Detoxing When Pregnant
Motherhood and pregnancy are very important issues for women. That is why addressing the need for drug and alcohol rehab or detox for pregnant women is so essential. Substance use disorders can have a profound effect on the unborn making medical detox a key resource for dealing with various severity levels of withdrawal. Women who are addicted to alcohol or drugs and that are pregnant must recognize that the prenatal and postnatal effects can be extremely detrimental to both mother and child.
Detoxing during pregnancy presents certain challenges including a variety of withdrawal symptoms. This is especially true when talking about opioid detoxification. Because opioids directly affect the neurological and chemical systems within the body, withdrawal symptoms can be frightening and even painful. Symptoms associated with opioid withdrawal include the following:
- Nausea and vomiting
- Irregular heartbeat or breathing
- Pain in the abdomen
- Fatigue or a feeling of weakness
- Sweating, chills or hot and cold flashes
While these symptoms are the most common there can be other less frequent cases where withdrawal symptoms are even more extreme. In this situation, seizures and convulsions may be a part of the withdrawal process. Keeping these facts in mind it is important to understand why medical detox is the best option for pregnant women. Medical experts advise that pregnant women seek out professional treatment anytime they make the decision to discontinue the use of any kind of addictive substance including opioids.

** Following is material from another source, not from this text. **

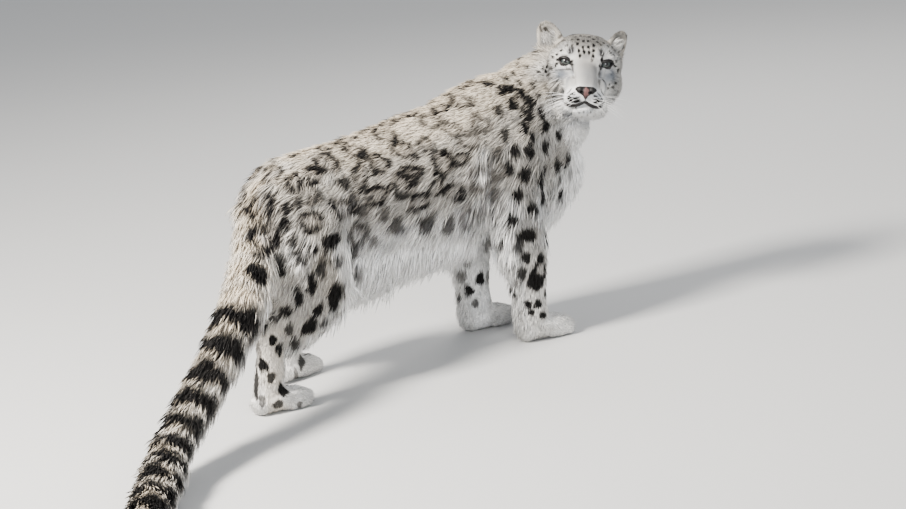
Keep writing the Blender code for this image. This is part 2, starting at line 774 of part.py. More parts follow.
def part_body(whole):
    """Part the fused body into head, neck, torso and the four limbs."""
    parts = {}
    half = GAP / 2

    def take(name, region):
        piece = copy_of(whole, name)
        boolean(piece, region(-half), "INTERSECT")
        parts[name] = keep_largest(piece)
        boolean(whole, region(half), "DIFFERENCE")

    take("head", head_region)
    take("neck", neck_region)
    for name, shape in LIMB_OUTLINES.items():
        take(name, lambda extra: limb_region(*shape, extra))
    parts["torso"] = keep_largest(whole)
    return parts


def finish_part(item, name, finish):
    item.name = name
    item.data.name = name
    item.data.materials.clear()
    item.data.materials.append(finish)
    item.data.transform(Matrix.Translation(-ORIGIN))
    return item


def tail_lengths(obstacles):
    """The tail in a few lengths; the first one fits against the rump."""
    rows = [(*c, r, r, r) for c, r in TAIL]
    whole = loft("tail", rows, side=(0, 0, 1), steps=3, around=14, cap=0.9)
    for v in whole.data.vertices:
        v.co.z = max(v.co.z, 0.0)
    parts = {}
    for name, index in TAIL_CUTS.items():
        ahead = Vector(TAIL[index + 1][0])
        behind = Vector(TAIL[index - 1][0])
        along = (ahead - behind).normalized()
        point = Vector(TAIL[index][0])
        piece = copy_of(whole, name)
        boolean(piece, slab(point, along, -1, GAP / 2), "DIFFERENCE")
        parts[name] = keep_largest(piece)
        boolean(whole, slab(point, along, 1, GAP / 2), "DIFFERENCE")
    parts["tail_tip"] = keep_largest(whole)
    base = parts["tail_base"]
    for item in obstacles:
        boolean(base, grow(copy_of(item, "grown"), GAP), "DIFFERENCE")
    keep_largest(base)
    return parts


def slab(point, along, way, extra):
    """A block on one side of a flat across the tail: way 1 is what comes before it."""
    size = 0.8
    shape = bmesh.new()
    bmesh.ops.create_cube(shape, size=size)
    shift = way * (extra - size / 2)
    turn = along.to_track_quat("X", "Z").to_matrix().to_4x4()
    place = Matrix.Translation(point) @ turn @ Matrix.Translation((shift, 0, 0))
    bmesh.ops.transform(shape, matrix=place, verts=shape.verts)
    return object_from_bmesh("slab", shape)


def main():
    clear_scene()
    coat = material("coat", COAT_COLOUR, 0.85)
    eye = material("eye", EYE_COLOUR, 0.08)
    parts = part_body(body())
    finish_head(parts["head"])
    for name, shape in EARS.items():
        piece = ear(*shape)
        for other in ("head", "neck"):
            boolean(piece, grow(copy_of(parts[other], "grown"), GAP), "DIFFERENCE")
        parts[name] = keep_largest(piece)
    near_tail = [parts[name] for name in ("torso", "leg_hind_right", "leg_hind_left")]
    parts.update(tail_lengths(near_tail))
    for name, item in parts.items():
        finish_part(item, name, coat)
    for name, item in eyes().items():
        finish_part(item, name, eye)


main()
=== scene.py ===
import math

import bmesh
import bpy
import numpy as np
from mathutils import Matrix, Vector
from mathutils.bvhtree import BVHTree


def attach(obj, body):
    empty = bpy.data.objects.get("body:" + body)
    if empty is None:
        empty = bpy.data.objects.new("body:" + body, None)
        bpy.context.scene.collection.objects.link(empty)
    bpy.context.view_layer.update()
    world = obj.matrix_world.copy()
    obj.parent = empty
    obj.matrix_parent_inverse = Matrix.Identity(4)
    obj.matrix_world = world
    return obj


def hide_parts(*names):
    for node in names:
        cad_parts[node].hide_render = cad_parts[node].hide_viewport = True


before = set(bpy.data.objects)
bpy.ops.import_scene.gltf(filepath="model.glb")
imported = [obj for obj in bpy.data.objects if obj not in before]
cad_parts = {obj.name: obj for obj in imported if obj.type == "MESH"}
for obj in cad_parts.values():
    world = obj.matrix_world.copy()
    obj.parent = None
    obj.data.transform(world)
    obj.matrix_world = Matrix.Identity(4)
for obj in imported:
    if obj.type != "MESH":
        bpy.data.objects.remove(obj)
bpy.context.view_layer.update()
print("stage: frame loaded")

# The forms are drawn in the same frame as the solids' own drawing, then carried over.
carry = Vector((0.164, 0.310, 0.0))
dice = np.random.default_rng(11)
up = Vector((0, 0, 1))


# Small geometry helpers
def curveValues(rows, steps):
    rows = np.array(rows, dtype=float)
    last = len(rows) - 1
    points = []
    for i in range(last):
        a, b, c, d = rows[max(i - 1, 0)], rows[i], rows[i + 1], rows[min(i + 2, last)]
        for k in range(steps):
            t = k / steps
            points.append(0.5 * (2 * b + (c - a) * t + (2 * a - 5 * b + 4 * c - d) * t * t
                                 + (3 * b - a - 3 * c + d) * t ** 3))
    points.append(rows[last])
    return np.array(points)


def loftForm(rows, inset=0.0, side=(0, 1, 0), steps=3, around=28, square=2.0, cap=0.45):
    values = curveValues(rows, steps)
    values[:, 3:] = np.maximum(values[:, 3:] - inset, 0.006)
    centres = [Vector(v[:3]) for v in values]
    count = len(values)
    rings = []
    for i, v in enumerate(values):
        tangent = (centres[min(i + 1, count - 1)] - centres[max(i - 1, 0)]).normalized()
        across = (Vector(side) - tangent * tangent.dot(Vector(side))).normalized()
        rise = tangent.cross(across)
        if rise.z < -0.5 or (abs(rise.z) <= 0.5 and rise.x < 0):
            rise = -rise
        rings.append((centres[i], across, rise, v[3], v[4], v[5], tangent))
    ends = []
    for c, across, rise, half, high, low, tangent in (rings[0], rings[-1]):
        out = tangent if ends else -tangent
        size = cap * min(half, (high + low) / 2)
        bulge = []
        for angle in (30, 58, 78):
            s, k = math.sin(math.radians(angle)), math.cos(math.radians(angle))
            bulge.append((c + out * size * s, across, rise, half * k, high * k, low * k, tangent))
        ends.append(bulge)
    rings = ends[0][::-1] + rings + ends[1]
    verts = []
    for c, across, rise, half, high, low, tangent in rings:
        for k in range(around):
            a = 2 * math.pi * k / around
            x = math.copysign(abs(math.cos(a)) ** (2 / square), math.cos(a))
            y = math.copysign(abs(math.sin(a)) ** (2 / square), math.sin(a))
            verts.append(c + across * half * x + rise * (high if y >= 0 else low) * y)
    faces = []
    for r in range(len(rings) - 1):
        for k in range(around):
            j = (k + 1) % around
            faces.append((r * around + k, r * around + j,
                          (r + 1) * around + j, (r + 1) * around + k))
    faces.append(tuple(range(around))[::-1])
    faces.append(tuple((len(rings) - 1) * around + k for k in range(around)))
    return verts, faces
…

Substance Abuse Includes Outwardly Noticeable Signs
The potential or risk of an infant having serious birth defects is substantially increased when a pregnancy is complicated by an addiction to drugs or alcohol. Drug exposure in utero becomes obvious through several signs and symptoms that may be exhibited by the mother. For example, a pregnant woman battling opioid addiction may experience an obvious lack of weight gain. Erratic behavior or an inability to keep appointments can also indicate that a problem exists. More obvious indicators of substance abuse include outwardly noticeable signs of sedation or intoxication.

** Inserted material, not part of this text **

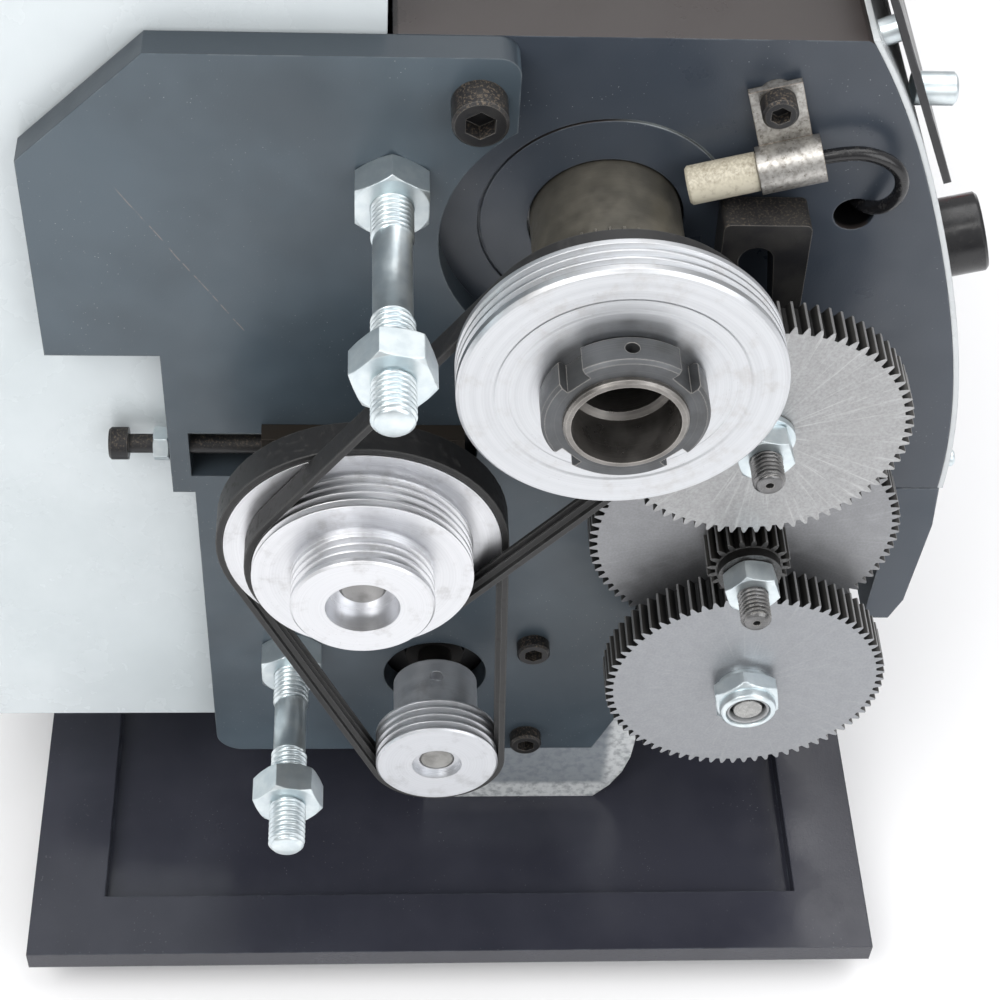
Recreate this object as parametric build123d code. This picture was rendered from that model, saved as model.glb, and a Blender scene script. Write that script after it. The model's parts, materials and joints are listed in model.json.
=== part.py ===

Intravenous drug use is often made obvious by track marks on the skin as well as lesions or abscesses. These signs and symptoms as well as others all indicate a serious potential problem for an unborn child. Opioids are another major problem in today’s modern world. The improper use of prescription opioid type drugs during pregnancy can have profound effects on an unborn child as well as the mother. The potential for a disruption in normal brain development in the infant and other developmental issues necessitates that pregnant women seek detox help and guidance as soon as possible.

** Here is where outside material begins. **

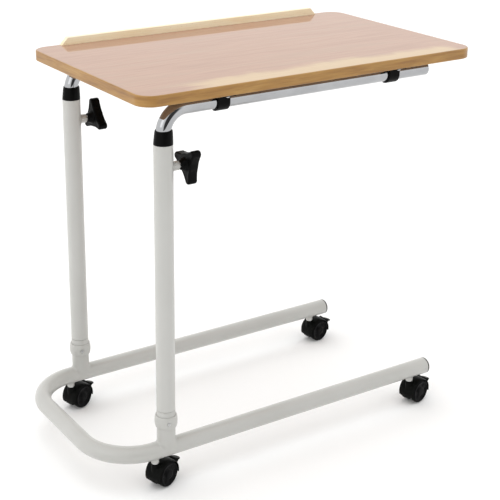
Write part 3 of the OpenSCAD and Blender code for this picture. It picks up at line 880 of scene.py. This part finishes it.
def wheel(name, c, side):
    """One wheel: soft tread with a centre ridge, pressed disc with a rolled rim, five flutes and a hub cap."""
    cx, cy, turn = CASTORS[c]
    R = WHEEL_R
    prof = [(3.1, 6.9), (6.3, 6.9), (6.6, 7.2), (6.6, 9.4), (R - 4.2, 9.4), (R - 4.0, 7.0), (R - 1.6, 6.9), (R - 0.7, 7.15),
            (R - 0.2, 7.9), (R, 9.0), (R, 11.0), (R - 0.12, 12.6), (R - 0.5, 13.7), (R - 1.2, 14.6), (R - 2.2, 15.2), (R - 3.0, 15.35),
            (R - 3.7, 15.1), (R - 4.2, 14.5), (R - 4.6, 14.2), (R - 8.0, 13.9), (10.0, 13.8), (8.2, 14.1), (7.3, 14.7), (6.6, 15.1), (5.4, 15.35), (2.5, 15.4), (0, 15.4),
            (0, 14.05), (3.1, 14.05)]

    ca, sa = math.cos(math.radians(turn)), math.sin(math.radians(turn))

    def place(p):
        u, w, h = p
        # five shallow pockets pressed into the disc
        r = math.hypot(u, w)
        if 9.0 < r < R - 4.9 and h > 13:
            a = math.atan2(w, u)
            q = math.cos(5 * a)
            h = h - 0.9 / (1 + math.exp(-(q - 0.1) * 9))
        lx, ly, lz = TRAIL + u, side * h, WHEEL_R + w
        return (cx + ca * lx - sa * ly, cy + sa * lx + ca * ly, lz)

    return make(name, *lathe(prof, 100, place), sharp=45)


for c, (cx, cy, turn) in CASTORS.items():
    hood = soften(c + "_hood", c + "_moulded_hood", 0.5, 6, 0.3, crown(cx, cy, turn))
    dress(hood, c + "_castor", "castor_plastic", c + "_hood")
    pedal = soften(c + "_brake", c + "_moulded_pedal", 0.4, 6, 0.4)
    dress(pedal, c + "_pedal", "castor_plastic", c + "_brake")
    dress(wheel(c + "_near_disc_wheel", c, -1), c + "_near_roller", "wheel_plastic", c + "_near_wheel")
    dress(wheel(c + "_far_disc_wheel", c, 1), c + "_far_roller", "wheel_plastic", c + "_far_wheel")

# clips under the board, edges eased
for k in ("front_inner_clip", "front_outer_clip", "rear_inner_clip", "rear_outer_clip"):
    dress(soften(k, k + "_moulded", 0.5, 3, 0.3), NODES[k]["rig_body"], "black_plastic", k)

# ---------------------------------------------------------------- stage
floor_me = bpy.data.meshes.new("floor")
F = 6.0
floor_me.from_pydata([(-F, -F, -0.0005), (F, -F, -0.0005), (F, F, -0.0005), (-F, F, -0.0005)], [], [(0, 1, 2, 3)])
floor = bpy.data.objects.new("floor", floor_me)
bpy.context.scene.collection.objects.link(floor)
fm, fnt, fb = nodes_of("floor_white")
set_in(fb, Base_Color=(0.96, 0.96, 0.96, 1), Roughness=0.9, Specular_IOR_Level=0.0)
floor_me.materials.append(fm)

sc = bpy.context.scene
world = bpy.data.worlds.new("studio")
sc.world = world
world.use_nodes = True
wn = world.node_tree
bg = wn.nodes["Background"]
tc = wn.nodes.new("ShaderNodeTexCoord")
sep = wn.nodes.new("ShaderNodeSeparateXYZ")
wn.links.new(tc.outputs["Generated"], sep.inputs[0])
# a white room, dimmer in a patch on the side the viewer stands on
dotp = wn.nodes.new("ShaderNodeVectorMath")
dotp.operation = "DOT_PRODUCT"
dotp.inputs[1].default_value = Vector((-0.16, -0.96, 0.16)).normalized()
wn.links.new(tc.outputs["Generated"], dotp.inputs[0])
patch = span(wn, dotp.outputs["Value"], 0.83, 0.93, 1.0, 0.06, True)
wn.links.new(maths(wn, "MULTIPLY", patch, 1.24), bg.inputs["Strength"])
bg.inputs["Color"].default_value = (1.0, 0.998, 0.992, 1)


def area(name, loc, look, size, power, color=(1, 1, 1)):
    l = bpy.data.lights.new(name, "AREA")
    l.shape = "RECTANGLE"
    l.size, l.size_y = size
    l.energy = power
    l.color = color
    o = bpy.data.objects.new(name, l)
    o.location = loc
    o.rotation_euler = (Vector(look) - Vector(loc)).to_track_quat("-Z", "Y").to_euler()
    sc.collection.objects.link(o)
    return o


area("key_left", (-2.6, -0.6, 1.9), (0, 0, 0.3), (1.6, 2.0), 7)
area("top_soft", (0.3, 0.6, 3.0), (0, 0, 0.3), (2.6, 2.6), 5)

# ---------------------------------------------------------------- camera
cam_data = bpy.data.cameras.new("camera")
cam = bpy.data.objects.new("camera", cam_data)
sc.collection.objects.link(cam)
FOCAL_PX, CX, CY = 1230.40, 209.925, 203.25
right = Vector((0.84618453, -0.53288238, 0.00284896))
up = Vector((0.17673641, 0.28568221, 0.94188636))
fwd = Vector((0.50272854, 0.79650615, -0.33591958))
eye = Vector((-823.92353588 + POST_X, -1428.2149639 + FRONT_Y, 1048.08796834)) * MM
cam.matrix_world = Matrix((
    (right.x, up.x, -fwd.x, eye.x),
    (right.y, up.y, -fwd.y, eye.y),
    (right.z, up.z, -fwd.z, eye.z),
    (0, 0, 0, 1),
))
cam_data.sensor_width = 36.0
cam_data.lens = FOCAL_PX / 500 * 36.0
cam_data.shift_x = (250 - CX) / 500
cam_data.shift_y = (CY - 250) / 500
cam_data.clip_end = 50
sc.camera = cam
sc.view_settings.view_transform = "Standard"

Early Stages of the First Trimester
It is important to note that comprehensive screening for substance abuse should be an integral part of any obstetric care. In fact, substance abuse screening should begin prior to pregnancy and especially in the early stages of the first trimester. While there are a number of routine detox programs available for pregnant women, Methadone or Suboxone are commonly used as substitution therapy for pregnant women who are dealing with opioid or heroin addiction. The good news is that women that are able to receive proper treatment will end up having fewer prenatal and postnatal complications.
Dealing With the Stigma in Society
Finally, an alarming statistic points to the fact that a substantial number of women who are pregnant do not receive treatment because they fear that they will lose their child. Whether it is dealing with the stigma that society places on those who have drug addiction problems or even a lack of adequate insurance coverage, it is absolutely essential that women who are pregnant and who are dealing with drug or alcohol abuse seek out treatment as soon as possible. There is help available that is safe and reliable. Pregnant women should always keep in mind that it is never too late to make the right decision about stopping drug or alcohol abuse.